Figure 1 above provides useful information to share with senior leaders and Executive Board members to demonstrate an agency’s investment in evaluation vis-a-vis other UN agencies, funds and programmes. The visual depiction that shows evaluation results are consistently a mix of both positive and negative is another way to demonstrate the objectivity and credibility of independent evaluation units in the UN - another important issue that senior management and Board members are interested in. The fact that programme level evaluations consistently show weaker performance than project evaluations across the UN system provides quantitative data to guide learning investments. The UN should invest more in management training and support focused on programming skills as compared project management training - but don't abandon project management training because it's clearly still needed if 41% of projects evaluated are struggling.
Tips for AI text analysis projects in the UN
So much more can be gleaned from further analyses and we look forward to seeing how the UNHCR Evaluation office approaches this.
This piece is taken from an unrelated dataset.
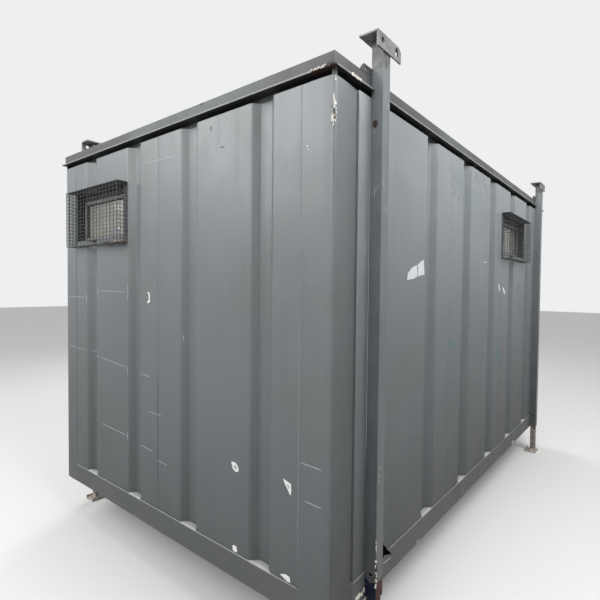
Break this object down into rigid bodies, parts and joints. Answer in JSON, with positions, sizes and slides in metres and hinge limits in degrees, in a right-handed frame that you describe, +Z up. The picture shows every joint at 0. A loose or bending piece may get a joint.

For others in the UN considering using AI for text analyses, we offer the following tips:
Know what you are trying to measure or analyze and be able to articulate it clearly.
Seek external help from those who have experience in dealing with the nuanced language in the UN or similar diplomatic organizations.
Ensure that you have someone with programmatic and/or drafting experience in the UN to help the data scientists develop the AI codebook or dictionary. Build that into the project plan.
Ensure the project plan includes at least one, if not more methods to validate the findings and methodology of the AI tool. Build that step and sufficient time into the project plan.